Why Specialty Data Warehouse Systems Are Here to Stay
TDWI survey and analysts agree: analytic databases have arrived -- officially.
- By Stephen Swoyer
- March 31, 2010
Netezza Inc., Greenplum Software Inc., Kognitio, and other analytic database players helped revitalize an otherwise sleepy data warehouse (DW) segment, but they've also generated a lot of questions: To use an appliance or not? To use a columnar database or stay with the status quo?
Other key questions arise as well: Are specialty analytic databases destined to replace conventional DBMSes? Are analytic database systems more hype than substance? Is there even a bona fide demand for next-generation data warehousing platforms?
Almost a decade after Netezza’s founding -- and nearly half a decade after competitors DATAllegro Corp., Greenplum Software Inc., and Kognitio entered the specialty DW segment -- analytic databases are here to stay.
Consider a recent report from TDWI -- Next Generation Data Warehouse Platforms -- which found that adopters increasingly view analytic database platforms as strategic bets.
In a February report, IDC researcher Carl Olofson went even further, projecting that by 2015, column-based databases will predominate in data warehousing scenarios, and that in-memory architectures will likewise augment (or perhaps even supplant) conventional DBMS systems over the same period.
The salient takeaway, according to Olofson’s analysis, is that the new (or “third”) generation of database platforms is even now transforming the market.
These are heady times for specialty database players. The typical analytic database deployment scheme -- one once championed by Netezza, Dataupia Inc., and ParAccel Inc. (among others) -- used to involve tactical deployments: e.g., to address persistent application performance issues; as (dependent or independent) data marts; and so on. Not anymore.
According to TDWI’s survey data, for example, more than half of all shops (51 percent) expect to augment or replace their existing data warehouses with a specialty DW system at some point over the next five years.
That jibes with IDC’s projection, although TDWI stops short of endorsing any particular architecture -- columnar or row-based -- as an analytic heir-apparent.

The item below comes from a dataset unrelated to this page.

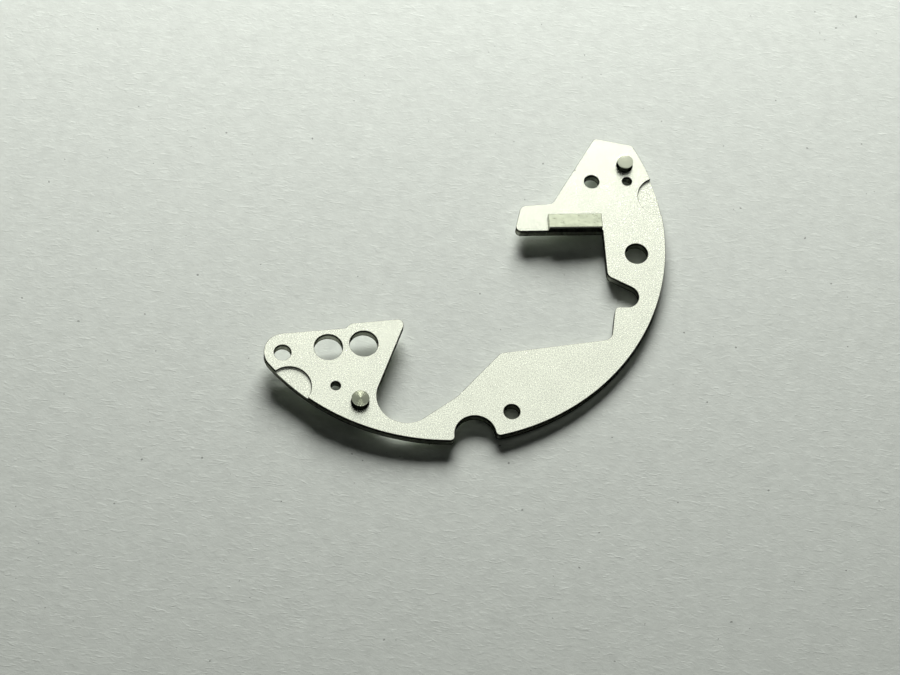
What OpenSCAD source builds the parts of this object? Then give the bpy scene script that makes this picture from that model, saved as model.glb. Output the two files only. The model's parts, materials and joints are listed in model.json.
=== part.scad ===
// Crescent plate of a round wristwatch movement, with its two pressed-in steady pins.
// The plate is one stamped and milled blank. It follows the movement's rim for half a
// turn, widens into a pierced wing at one end and carries a bent arm at the other.
//
// Frame: millimetres, Z up. The origin is on the movement's axis, in the plane of the
// plate's underside. X runs to the right and Y runs away from whoever looks at the wing.
// Places on the plate are polar: an angle about the movement's axis, and an inset, which
// is how far inside the rim the place lies. All of them follow the rim when it changes.

/* [Plate] */
// Diameter of the rim, the casing diameter of the movement
rim_d = 25.6; // [25:0.1:27]
// Thickness of the plate
plate_t = 0.6; // [0.4:0.05:1]
// Radius of the half-round notch in the rim
notch_r = 1.16; // [0.8:0.02:1.3]
// Depth of that notch, from the rim
notch_depth = 1.44; // [1:0.02:1.6]
// Rounding where the notch breaks the rim
notch_lip_r = 0.24; // [0.1:0.02:0.3]

/* [Wing] */
// Radius of the wing's round tip
tip_r = 1.17; // [1:0.01:1.25]
// Height of the step in the wing's long edge
wing_step = 0.27; // [0.1:0.01:0.4]
// Distance of the wing's peak inside the rim
wing_reach = 7.15; // [6.8:0.05:7.6]
// Rounding of the wing's peak
peak_r = 0.32; // [0.1:0.02:0.4]
// Radius of the bay between the wing and the belly
bay_r = 1.65; // [1.4:0.05:1.75]
// Width of the rim band that is left under the bay
bay_band = 0.81; // [0.6:0.01:1]

/* [Belly] */
// Distance of the belly's upper corner inside the rim
belly_w = 4.8; // [4.4:0.05:5.2]
// Rounding of that corner
belly_r = 0.6; // [0.3:0.05:1]
// Width of the neck between the belly and the arm
neck_w = 1.39; // [1.2:0.01:1.6]

/* [Arm] */
// Radius of the slot's round end, half of the slot's width
slot_r = 0.69; // [0.5:0.01:0.75]
// Width of the rim band that is left behind the slot
slot_band = 1.07; // [0.8:0.01:1.3]
// Length of the finger, from its root to its end
finger_l = 5.07; // [4.4:0.05:5.6]
// Width of the finger at its end
finger_w = 1.7; // [1.4:0.05:1.9]
// Rounding of the finger's front corner
finger_front_r = 0.28; // [0.1:0.02:0.4]
// Rounding of the finger's back corner
finger_back_r = 0.46; // [0.1:0.02:0.6]
// Rounding of the corner where the head meets the rim
head_r = 0.3; // [0.15:0.05:0.5]

/* [Raised pad] */
// Distance of the machined pad from the finger's root
pad_start = 0.05; // [0.02:0.01:0.4]
// Length of the pad along the finger
pad_l = 3.07; // [2.4:0.01:3.6]
// Width of the pad
pad_w = 0.92; // [0.6:0.02:1.2]
// Height of the pad above the plate
pad_rise = 0.34; // [0.1:0.02:0.6]

/* [Casing recesses] */
// Diameter of the two flat recesses that clear the casing clamps
recess_d = 2.44; // [1.8:0.02:2.8]
// Distance of a recess's centre outside the rim
recess_overhang = 0.12; // [0:0.01:0.3]
// Depth of the recesses
recess_depth = 0.2; // [0.1:0.02:0.3]

/* [Steady pins] */
// Diameter of the left pin, and of the hole it is pressed into
left_pin_d = 1; // [0.8:0.02:1.1]
// Diameter of the right pin, and of the hole it is pressed into
right_pin_d = 0.92; // [0.8:0.02:1]
// Height of the pins above the plate
pin_rise = 0.48; // [0.2:0.02:1]
// Length of the pins below the plate
pin_drop = 0.48; // [0.2:0.02:0.6]
// Bevel round both ends of a pin
pin_bevel = 0.07; // [0.03:0.01:0.15]

/* [Holes] */
// Diameter of the screw hole in the wing's tip
tip_screw_d = 0.96; // [0.7:0.02:1.2]
// Diameter of the screw hole in the belly
belly_screw_d = 0.92; // [0.7:0.02:1.2]
// Diameter of the screw hole in the head
head_screw_d = 0.86; // [0.7:0.02:1.2]
// Diameter of the large hole in the arm
arm_hole_d = 1.3; // [1:0.02:1.6]
// Diameter of the two clearance holes in the wing
wing_hole_d = 1.6; // [1.2:0.02:1.8]
// Diameter of the two small pivot holes beside the pins
pivot_hole_d = 0.56; // [0.3:0.02:0.7]

/* [Hidden] */

rim_r = rim_d / 2;
// how far a cut runs past the face it breaks
PAST = 0.5;
// largest distance between an arc and its chords
CHORD_ERROR = 0.002;
// points of the outline closer than this are one point
SAME = 0.0001;
$fn = 64;

// Angles of the outline's corners and arcs, counted from X
TIP_ANGLE = -130.9;
STEP_FOOT = [-123.92, 4.69];
WING_EDGE_TURN = 15.5;
STEP_TURN = 51;
PEAK_ANGLE = -102.52;
BAY_ANGLE = -93.02;
NOTCH_ANGLE = -73.44;
ELBOW = [-77.19, 2.67];
BELLY_ANGLE = -57.66;
NECK_FOOT_ANGLE = -24.8;
NECK_TOP = [-14.78, 2.14];
SLOT_ANGLE = -10.09;
ARM_CORNER = [-4.7, 3.13];
FINGER_ROOT = [13.09, 3.53];
FINGER_TURN = 191;
FINGER_END_TURN = 85.6;
FINGER_HEEL = [29.02, 6];
HEAD_PEAK = [45.82, 1.58];
HEAD_ANGLE = 37.9;
RECESS_ANGLES = [-122.9, 22.2];

// Places of the holes and pins: angle, inset
TIP_SCREW = [-131.15, 1.05];
WING_HOLES = [[-123.18, 3.16], [-114.1, 4.58]];
BELLY_SCREW = [-62.36, 1.21];
ARM_HOLE = [4.72, 1.66];
HEAD_SCREW = [32.77, 3.28];
PIVOT_HOLES = [[-113.45, 1.49], [28.95, 1.35]];
LEFT_PIN = [-105.17, 1.27];
RIGHT_PIN = [34.02, 1.04];

// Small roundings that the blanking die leaves in the other corners
STEP_ROUND = 0.12;
ELBOW_ROUND = 1.5;
NECK_FOOT_ROUND = 0.55;
NECK_TOP_ROUND = 0.3;
ARM_CORNER_ROUND = 0.42;
HEEL_ROUND = 0.32;
HEAD_PEAK_ROUND = 0.25;

function ray(angle) = [cos(angle), sin(angle)];
function bearing(v) = atan2(v[1], v[0]);
function unit(v) = v / norm(v);

// the place at an angle about the movement's axis and an inset inside the rim
function at(place) = (rim_r - place[1]) * ray(place[0]);

// the shorter way round from one angle to another
function turn(from, to) = ((to - from + 540) % 360) - 180;

// points along an arc
function sweep(c, r, from, by) =
    let (n = max(2, ceil(abs(by) / (2 * acos(1 - CHORD_ERROR / r)))))
    [for (i = [0:n]) c + r * ray(from + by * i / n)];

// the angle at which a line from p touches a circle, on its left (1) or right (-1) side
function touch(p, c, r, side) = bearing(p - c) + side * acos(r / norm(p - c));

// the centre of a circle that touches the rim from inside and the notch from outside
function lip_centre(c, r, lip, side) =
    let (
        d = norm(c),
        a = rim_r - lip,
        b = r + lip,
        spread = acos((a * a + d * d - b * b) / (2 * a * d))
    )
    a * ray(bearing(c) + side * spread);

// a corner [x, y, r] with its neighbours, rounded to an arc of radius r
function rounded(before, corner, after) =
    let (
        p = [corner[0], corner[1]],
        u = unit([before[0], before[1]] - p),
        v = unit([after[0], after[1]] - p),
        r = corner[2],
        half = acos(u * v) / 2,
        c = p + unit(u + v) * r / sin(half),
        from = bearing(p + u * r / tan(half) - c),
        to = bearing(p + v * r / tan(half) - c)
    )
    sweep(c, r, from, turn(from, to));

// an outline of points [x, y] and corners [x, y, r], with its corners rounded
function soften(outline) =
    let (n = len(outline))
    [for (i = [0:n - 1])
        for (p = len(outline[i]) < 3 ? [outline[i]]
            : rounded(outline[(i + n - 1) % n], outline[i], outline[(i + 1) % n])) p];

function corner(p, r) = [p[0], p[1], r];

// the points without those that repeat the one before
function distinct(points) =
    let (n = len(points))
    [for (i = [0:n - 1]) if (norm(points[i] - points[(i + n - 1) % n]) > SAME) points[i]];

// The arcs that the outline runs along
tip_c = at([TIP_ANGLE, tip_r]);
head_c = at([HEAD_ANGLE, head_r]);
notch_c = at([NOTCH_ANGLE, notch_depth - notch_r]);
left_lip_c = lip_centre(notch_c, notch_r, notch_lip_r, -1);
right_lip_c = lip_centre(notch_c, notch_r, notch_lip_r, 1);
bay_c = at([BAY_ANGLE, bay_band + bay_r]);
slot_c = at([SLOT_ANGLE, slot_band + slot_r]);

// The corners between them
step_foot = at(STEP_FOOT);
step_top = step_foot + wing_step / sin(STEP_TURN - WING_EDGE_TURN) * ray(STEP_TURN);
wing_peak = at([PEAK_ANGLE, wing_reach]);
elbow = at(ELBOW);
belly_corner = at([BELLY_ANGLE, belly_w]);
neck_foot = at([NECK_FOOT_ANGLE, neck_w]);
neck_top = at(NECK_TOP);
arm_corner = at(ARM_CORNER);
finger_root = at(FINGER_ROOT);
finger_front = finger_root + finger_l * ray(FINGER_TURN);
finger_back = finger_front + finger_w * ray(FINGER_END_TURN);
finger_heel = at(FINGER_HEEL);
head_peak = at(HEAD_PEAK);

function arc_to(c, r, from, to) = sweep(c, r, from, turn(from, to));
function rim(from, to) = sweep([0, 0], rim_r, from, to - from);

// The outline of the blank, counter-clockwise from the wing's tip
OUTLINE = distinct(soften(concat(
    sweep(tip_c, tip_r, touch(step_foot, tip_c, tip_r, 1),
        360 + TIP_ANGLE - touch(step_foot, tip_c, tip_r, 1)),
    rim(TIP_ANGLE, bearing(left_lip_c)),
    arc_to(left_lip_c, notch_lip_r, bearing(left_lip_c), bearing(notch_c - left_lip_c)),
    arc_to(notch_c, notch_r, bearing(left_lip_c - notch_c), 90),
    arc_to(notch_c, notch_r, 90, bearing(right_lip_c - notch_c)),
    arc_to(right_lip_c, notch_lip_r, bearing(notch_c - right_lip_c), bearing(right_lip_c)),
    rim(bearing(right_lip_c), HEAD_ANGLE),
    arc_to(head_c, head_r, HEAD_ANGLE, touch(head_peak, head_c, head_r, -1)),
    [
        corner(head_peak, HEAD_PEAK_ROUND),
        corner(finger_heel, HEEL_ROUND),
        corner(finger_back, finger_back_r),
        corner(finger_front, finger_front_r),
        finger_root,
        corner(arm_corner, ARM_CORNER_ROUND)
    ],
    arc_to(slot_c, slot_r, touch(arm_corner, slot_c, slot_r, -1), 0),
    arc_to(slot_c, slot_r, 0, touch(neck_top, slot_c, slot_r, 1)),
    [
        corner(neck_top, NECK_TOP_ROUND),
        corner(neck_foot, NECK_FOOT_ROUND),
        corner(belly_corner, belly_r),
        corner(elbow, ELBOW_ROUND)
    ],
    arc_to(bay_c, bay_r, touch(elbow, bay_c, bay_r, -1), -90),
    arc_to(bay_c, bay_r, -90, touch(wing_peak, bay_c, bay_r, 1)),
    [
        corner(wing_peak, peak_r),
        corner(step_top, STEP_ROUND),
        corner(step_foot, STEP_ROUND)
    ]
)));

// a round hole through the plate
module through_hole(place, d) {
    translate(concat(at(place), -PAST))
        cylinder(d = d, h = plate_t + 2 * PAST);
}

// the shallow recess that a casing clamp turns in
module casing_recess(angle) {
    translate(concat(at([angle, -recess_overhang]), plate_t - recess_depth))
        cylinder(d = recess_d, h = recess_depth + PAST);
}

// the place of the raised pad, open past the finger's front and past the pad's top
module pad_place() {
    translate(concat(finger_root, plate_t - PAST))
        rotate(FINGER_TURN)
            translate([pad_start, -pad_w])
                cube([pad_l, pad_w + PAST, pad_rise + 3 * PAST]);
}

// what the mill takes off the blank round the pad
module milled_away() {
    difference() {
        translate([-rim_d, -rim_d, plate_t])
            cube([2 * rim_d, 2 * rim_d, pad_rise + PAST]);
        pad_place();
    }
}

module crescent_plate() {
    color("#e9ede1")
        difference() {
            linear_extrude(plate_t + pad_rise)
                polygon(OUTLINE);
            milled_away();
            for (angle = RECESS_ANGLES)
                casing_recess(angle);
            for (place = WING_HOLES)
                through_hole(place, wing_hole_d);
            for (place = PIVOT_HOLES)
                through_hole(place, pivot_hole_d);
            through_hole(LEFT_PIN, left_pin_d);
            through_hole(RIGHT_PIN, right_pin_d);
            through_hole(TIP_SCREW, tip_screw_d);
            through_hole(BELLY_SCREW, belly_screw_d);
            through_hole(HEAD_SCREW, head_screw_d);
            through_hole(ARM_HOLE, arm_hole_d);
        }
}

// a turned pin, pressed through the plate and bevelled at both ends
module steady_pin(place, d) {
    foot = -pin_drop;
    top = plate_t + pin_rise;
    r = d / 2;
    color("#b4b7ad")
        translate(at(place))
            rotate_extrude()
                polygon([
                    [0, foot],
                    [r - pin_bevel, foot],
                    [r, foot + pin_bevel],
                    [r, top - pin_bevel],
                    [r - pin_bevel, top],
                    [0, top]
                ]);
}

module left_steady_pin() {
    steady_pin(LEFT_PIN, left_pin_d);
}

module right_steady_pin() {
    steady_pin(RIGHT_PIN, right_pin_d);
}

crescent_plate();
left_steady_pin();
right_steady_pin();
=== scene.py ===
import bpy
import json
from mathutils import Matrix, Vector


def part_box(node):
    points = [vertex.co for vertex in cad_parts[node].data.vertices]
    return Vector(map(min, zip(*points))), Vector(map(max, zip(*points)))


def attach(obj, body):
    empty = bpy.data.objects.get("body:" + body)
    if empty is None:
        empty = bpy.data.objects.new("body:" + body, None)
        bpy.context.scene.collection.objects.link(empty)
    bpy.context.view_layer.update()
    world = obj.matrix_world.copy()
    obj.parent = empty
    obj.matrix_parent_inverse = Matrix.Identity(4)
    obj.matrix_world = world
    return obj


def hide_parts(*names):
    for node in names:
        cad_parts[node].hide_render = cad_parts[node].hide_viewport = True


bl_info = {
    "name": "Crescent movement plate",
    "version": (1, 0, 0),
    "blender": (4, 5, 0),
    "location": "3D View > Sidebar > Movement plate",
    "description": "Finishes the crescent plate of a watch movement and its steady pins, "
                   "and sets them on a pale floor",
    "category": "Mesh",
}

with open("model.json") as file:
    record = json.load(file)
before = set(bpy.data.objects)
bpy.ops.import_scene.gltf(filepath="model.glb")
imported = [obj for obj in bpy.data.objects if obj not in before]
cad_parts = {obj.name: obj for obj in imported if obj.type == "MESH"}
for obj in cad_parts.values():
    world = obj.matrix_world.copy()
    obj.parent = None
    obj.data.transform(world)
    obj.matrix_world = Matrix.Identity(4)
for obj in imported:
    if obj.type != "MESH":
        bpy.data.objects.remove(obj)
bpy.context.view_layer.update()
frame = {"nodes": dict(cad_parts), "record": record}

import json
from math import cos, pi, radians, sin

import bmesh
import bpy
from bpy.props import FloatProperty, FloatVectorProperty, IntProperty, PointerProperty
from mathutils import Matrix, Vector

BODY = "root"
MM = 0.001

# The pieces are worked on in millimetres and brought to metres when they are done,
# because Blender's bevel and boolean tools merge points that lie a micrometre apart.
TO_WORK = Matrix.Scale(1 / MM, 4)
TO_METRES = Matrix.Scale(MM, 4)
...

Change DW Pros Can Believe In?
According to TDWI’s survey, fully one-fifth of respondents expect to augment or pull the plug on their conventional DW systems this year.
The report’s author -- Philip Russom, senior manager at TDWI Research -- cites a number of concerns he says are helping drive demand for analytic database technologies. For starters, there’s surging demand for real-time or right-time connectivity -- and, specifically, for a new class of on-the-fly analytic technologies designed to deliver results in real- or right-time.
Russom points to spiking data warehouse volumes that -- according to more than one-third (37 percent) of survey respondents -- are stressing conventional DW systems to their breaking points. Other technologies having an impact: the mainstreaming of 64-bit architectures, which introduce an effectively limitless (256 TB, in the case of current-generation Xeon silicon) memory address space and an emerging preference for massively parallel processing (MPP) DW architectures.
By far the biggest driver, according to Russom, is demand for improved analytic horsepower, which is itself a product of growing popularity of advanced analytic technologies. The simple fact of the matter, Russom says, is that many conventional data warehouse implementations were designed chiefly to address reporting or basic online analytic processing (OLAP) requirements.
The rub, experts point out, is that such DW implementations -- which are often based on shrink-wrapped DBMSes -- don’t have the innate analytic horsepower to support advanced analytic requirements. Olofson, for example, cites the analytic shortcomings of conventional DBMSes as the primary impetus for the growing popularity of (and projected market preference for) column-based databases. Similarly, Russom says, fully 40 percent of respondents in TDWI’s survey cited the shortcomings of their existing DBMS platforms, particularly with respect to analytic requirements, as an impetus for analytic database adoption.
Russom stresses that a range of issues also factor into deployment decisions. “There are multiple forms of advanced analytics, including those based on data mining or statistics and those based on complex ad hoc SQL statements. The former may or may not run in a DBMS -- depending on the vendor’s analysis tool capabilities -- which is a problem when it forces users to move data out of the data warehouse for the sake of analysis, then back in,” Russom explains.